After only 3 days spotted some germination of the new seeds planted directly in the garden.   The turnips and cuc’s had poked out.   I’m going to stay on top of the turnips this year and start thinning them out early on.  I let the crop last season get out of control and ended up with some getting way too big and pithy while others struggled for space.  That was all on me.   In the past I had trouble with turnips so last season I treated them as most probably going to crater anyway and gave them scant attention.  Subsequently we found several ways to use them and regretted not giving them proper attention early on.  

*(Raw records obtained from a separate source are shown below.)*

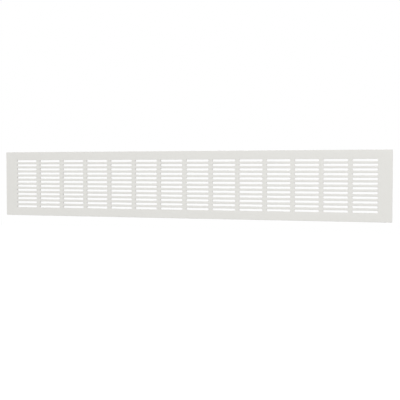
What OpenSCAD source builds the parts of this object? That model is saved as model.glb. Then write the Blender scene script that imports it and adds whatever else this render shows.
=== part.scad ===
// Slim slotted grille: one length of aluminium profile, punched, cut to length and powder coated.
// X runs along the grille, Z runs up its height, and the face looks towards -Y.
// The origin is the middle of the plane on which the flange seats: the back of the face.

/* [Face] */
// Length of the grille
plate_l = 480; // [200:10:1200]
// Height of the grille
plate_h = 80; // [60:5:160]
// Thickness of the face, its slats and its bars
face_t = 2; // [1.2:0.1:3]
// Radius of the four corners, seen from the front
corner_r = 1; // [0.5:0.25:4]
// Radius along the two long front edges
edge_r = 0.5; // [0.2:0.1:1]

/* [Slots] */
// Length of a slot from tip to tip, with full-round ends
slot_l = 27.8; // [12:0.2:50]
// Height of a slot
slot_h = 2.5; // [1.5:0.1:5]
// Width of the upright bar between two slots of a row
bar_w = 4.6; // [3:0.2:12]
// Height of the slat between two rows
slat_h = 2.7; // [1.5:0.1:6]

/* [Back] */
// Width of the flange that covers the edge of the cut-out, all round
flange_w = 8; // [4:0.5:12]
// Depth of the two long webs behind the face
web_d = 8; // [4:0.5:20]
// Thickness of a web
web_t = 1.2; // [1:0.1:2]
// Radius at the two corners of a web's tip
tip_r = 0.4; // [0.1:0.05:0.45]
// Fillet where a web's inner side meets the face
root_r = 0.6; // [0.2:0.1:0.8]
// Least plain metal between a web and the nearest row of slots
web_land = 0.9; // [0.8:0.1:4]
// Least plain metal between the end of the webs and the nearest slots
end_land = 7; // [2:0.5:20]

/* [Hidden] */
$fn = 48;
coat = [0.88, 0.88, 0.86];

// How far a cutting tool stands clear of the metal it passes through
clear = 1;

// The slot field takes as many slots as fit between the lands, and is centred on the face
pitch_x = slot_l + bar_w;
pitch_z = slot_h + slat_h;
room_l = plate_l - 2 * (flange_w + end_land);
room_h = plate_h - 2 * (flange_w + web_t + web_land);
columns = floor((room_l + bar_w) / pitch_x);
rows = floor((room_h + slat_h) / pitch_z);

// Outer and inner side of a web, from the middle of the face
web_out = plate_h / 2 - flange_w;
web_in = web_out - web_t;
web_l = plate_l - 2 * flange_w;

// Places of so many things at one pitch, centred on 0
function centred(count, pitch) = [for (i = [0 : count - 1]) (i - (count - 1) / 2) * pitch];

// Draws a section in Y and Z, and runs it along X, centred on the middle of the grille
module along_x(length) {
    rotate([90, 0, 90])
        linear_extrude(height = length, center = true)
            children();
}

// Draws an outline in X and Z, and runs it from one depth in Y to another
module along_y(from, to) {
    translate([0, to, 0])
        rotate([90, 0, 0])
            linear_extrude(height = to - from)
                children();
}

// Rectangle with four round corners
module rounded_rectangle(length, height, radius) {
    square([length - 2 * radius, height], center = true);
    square([length, height - 2 * radius], center = true);
    for (x = [-1, 1], y = [-1, 1])
        translate([x * (length / 2 - radius), y * (height / 2 - radius)])
            circle(r = radius);
}

// Slot with full-round ends
module slot_outline() {
    square([slot_l - slot_h, slot_h], center = true);
    for (side = [-1, 1])
        translate([side * (slot_l - slot_h) / 2, 0])
            circle(d = slot_h);
}

// Section of the face, with its two front corners rounded
module face_section() {
    translate([-face_t, -plate_h / 2 + edge_r])
        square([face_t, plate_h - 2 * edge_r]);
    translate([-face_t + edge_r, -plate_h / 2])
        square([face_t - edge_r, plate_h]);
    for (side = [-1, 1])
        translate([-face_t + edge_r, side * (plate_h / 2 - edge_r)])
            circle(r = edge_r);
}

// Section of the upper web, from the middle of the face's thickness to its rounded tip
module web_section() {
    translate([-face_t / 2, web_in])
        square([face_t / 2 + web_d - tip_r, web_t]);
    translate([web_d - 2 * tip_r, web_in + tip_r])
        square([2 * tip_r, web_t - 2 * tip_r]);
    for (z = [web_in + tip_r, web_out - tip_r])
        translate([web_d - tip_r, z])
            circle(r = tip_r);
}

// Fillet at the inner root of the upper web, limited by the land beside it
module root_fillet_section() {
    radius = min(root_r, web_land);
    difference() {
        translate([-face_t / 2, web_in - radius])
            square([face_t / 2 + radius, radius + web_t / 2]);
        translate([radius, web_in - radius])
            circle(r = radius);
    }
}

// Whole section of the profile: face and two webs, one the mirror image of the other
module profile_section() {
    face_section();
    for (side = [0, 1])
        mirror([0, side]) {
            web_section();
            root_fillet_section();
        }
}

// Profile as it leaves the die, cut to length and rounded at the corners of its face
module blank() {
    intersection() {
        along_x(plate_l)
            profile_section();
        along_y(-face_t - clear, web_d + clear)
            rounded_rectangle(plate_l, plate_h, corner_r);
    }
}

// What the punch takes out: one slot at each crossing of a column and a row
module punched_slots() {
    along_y(-face_t - clear, clear)
        for (x = centred(columns, pitch_x), z = centred(rows, pitch_z))
            translate([x, z])
                slot_outline();
}

// What is milled off both webs at one end, so that the flange is as wide there as elsewhere
module web_setback(side) {
    translate([side * (web_l + flange_w + clear) / 2, (web_d + clear) / 2, 0])
        cube([flange_w + clear, web_d + clear, plate_h + 2 * clear], center = true);
}

// The one-piece grille
module grille() {
    color(coat)
        difference() {
            blank();
            punched_slots();
            for (side = [-1, 1])
                web_setback(side);
        }
}

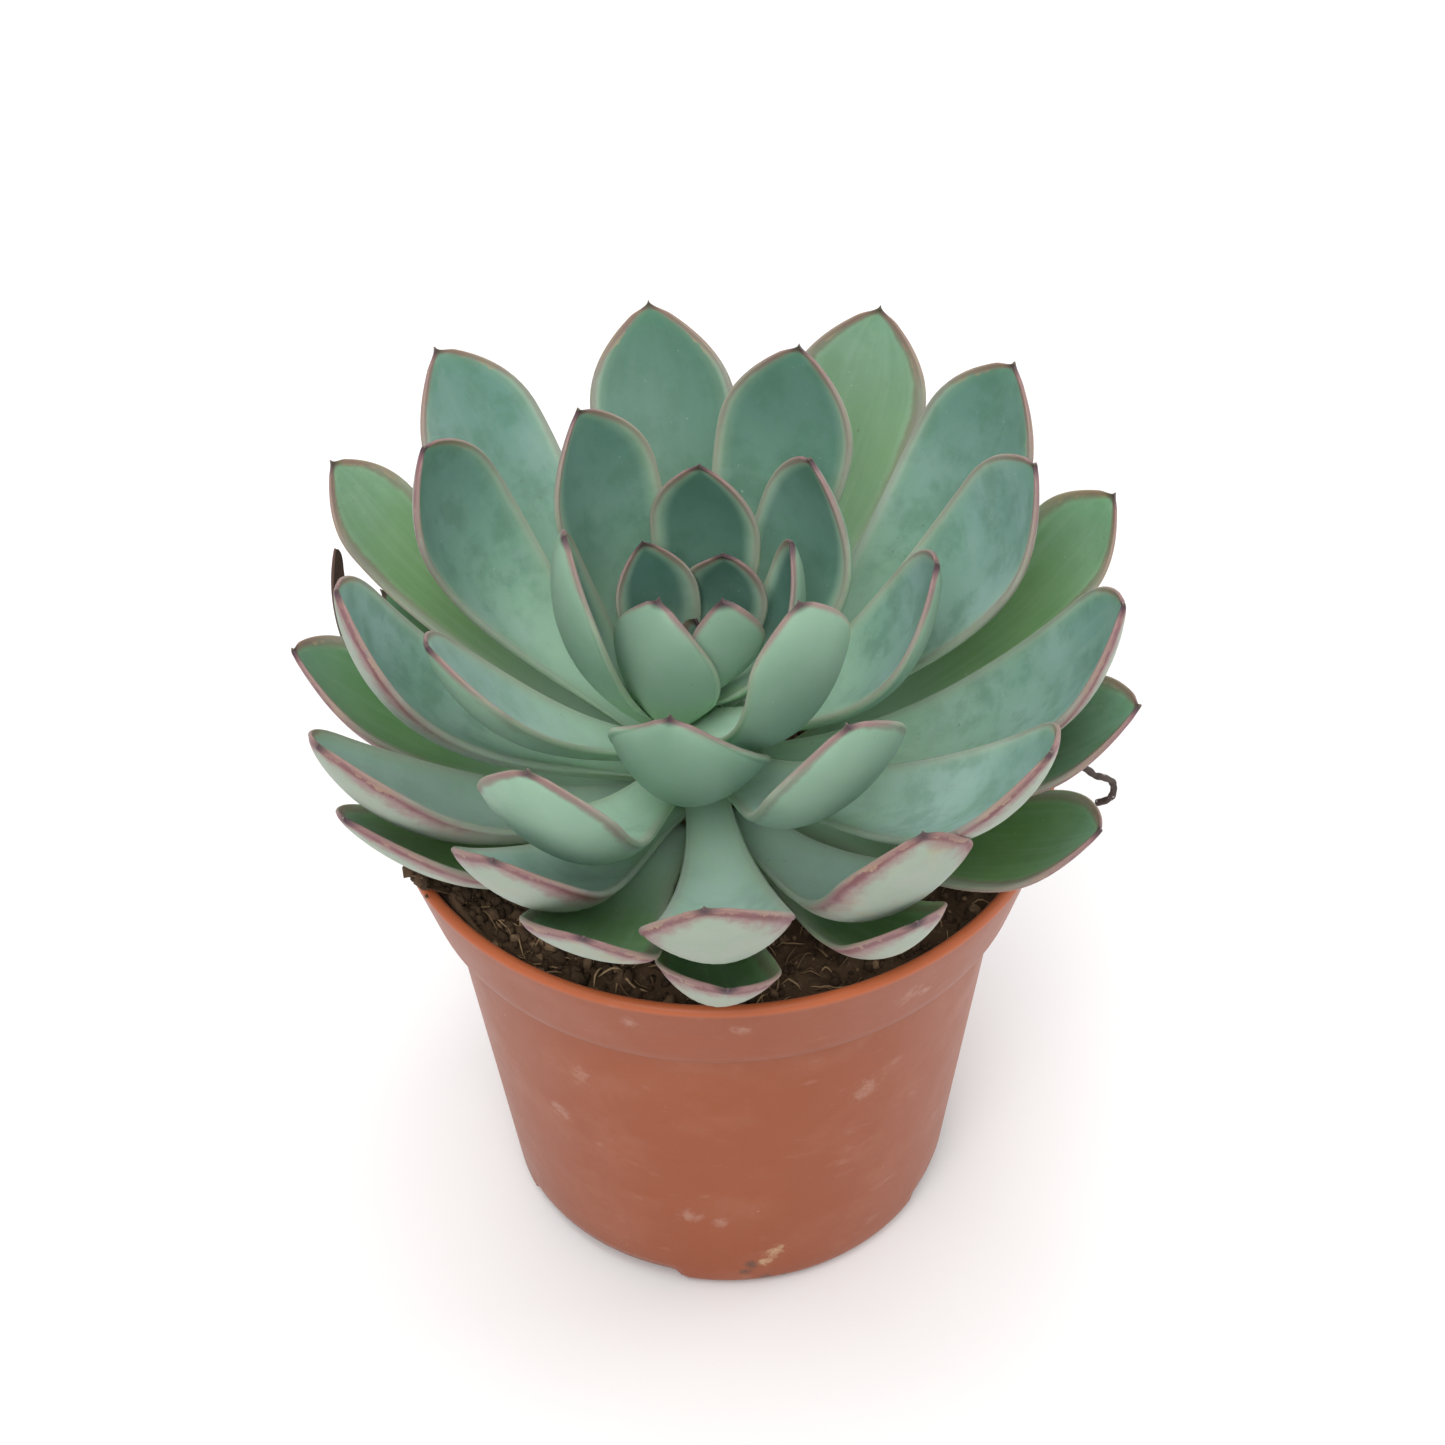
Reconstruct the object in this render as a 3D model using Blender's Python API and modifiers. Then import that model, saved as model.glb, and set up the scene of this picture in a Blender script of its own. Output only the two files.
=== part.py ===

With respect to the cuc’s, last year was a disaster – poor growth, buggy etc.  That was a surprised since we had always had good luck with cuc’s.  I paid more attention to planting these seeds and prepared hills of pure compost.  I created 4 hills and put 3 seeds in each hill.   After only 3 days I was really surprised to count 9 plants breaking the surface.   I’ll let them go for a week or so and then thin to 4 plants.   Four plants will provide more than enough for us with plenty to give away.

8/29 update

Great germination.  Almost all the bean seeds, bush and pole, have popped out ahead of schedule.  Ditto squash and cabbage.   All of these germinated in well under a week.   The stuff that takes a week – 10 days, aka carrots, haven’t poked yet (and shouldn’t have).   I’m particularly watching germination because most of the seed I planted is 1-2 years old so you anticipate a reduced germination.  It’s of particular interest this time because at the end of the last planting season, I resolved to take better care of the seed until the next starting season.  Seed is getting more expensive and it’s much simpler to just use the leftovers than go thru the ordering process.  I found a metal cookie tin to store the old seed and kept it in the refrigerator veggie bin.  That should keep the seeds dry and cool – but maybe it will kill them.   So far so good.   All the seed mentioned above went through the spring/summer seasons plus the cabbage and lettuce and survived.   The jury is still out on tomatoes and green peppers.   These normally take 7-10 days and it’s been way less than that.